- Type: Geological formation
- Sub-units: Machiques Member
- Underlies: Aguardiente Formation
- Overlies: Río Negro Formation

Lithology
- Primary: Limestone, marl
- Other: Calcareous and sandy shales

Location
- Coordinates: 10°57′30″N 71°38′50″W﻿ / ﻿10.95833°N 71.64722°W
- Approximate paleocoordinates: 7°42′N 41°06′W﻿ / ﻿7.7°N 41.1°W
- Region: La Guajira, Maracaibo Basin
- Country: Colombia, Venezuela

Type section
- Named for: Apón River

= Apón Formation =

Geological formation in the northwestern Venezuela and northern Colombia

The Apón Formation is a geological formation in northwestern Venezuela (Maracaibo Basin) and northern Colombia (La Guajira), whose thick-bedded limestone interbedded with subordinate amounts of dark gray calcareous shale and sandy shale strata date back to the Early Cretaceous (Late Aptian epoch).
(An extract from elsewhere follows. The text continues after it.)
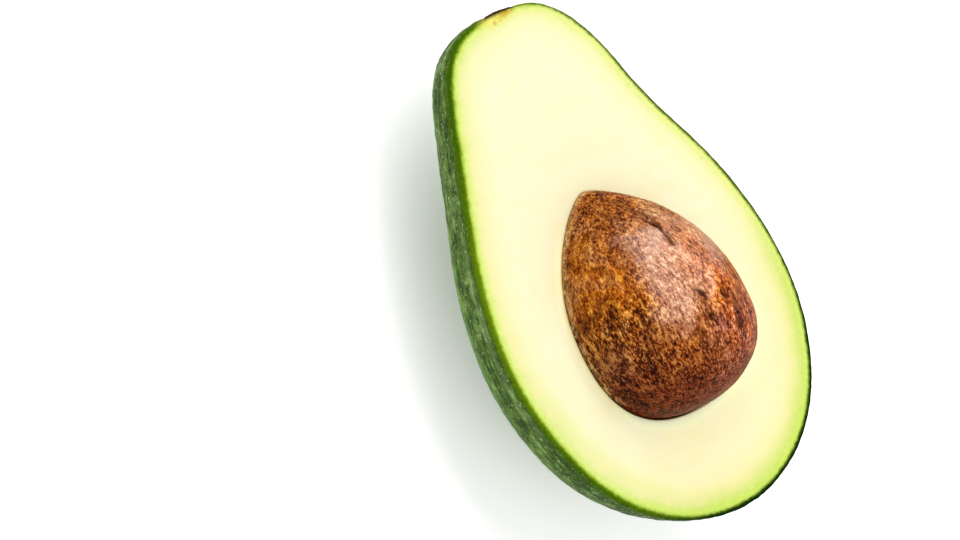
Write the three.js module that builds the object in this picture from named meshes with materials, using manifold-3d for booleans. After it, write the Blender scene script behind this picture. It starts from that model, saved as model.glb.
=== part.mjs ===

Pterosaur remains of Ornithocheiridae indet. (=?Anhangueridae indet.) are among the fossils that have been recovered from the formation.

== Fossil content ==
The following fossils, among others, have been found in the Apón Formation at Toas island: Spiroculina sp., Orbitolina concava, Gryphaeostrea, Amphidonte (Ceratostreon) boussingaulti, Ostrea sp., Amphitriscoelus waringi, Requienia sp., Parahoplites sp., Cheloniceras sp., Quinqueloculina sp., Triloculina sp., and Panopea (Myopsis) plicata in Río Negro.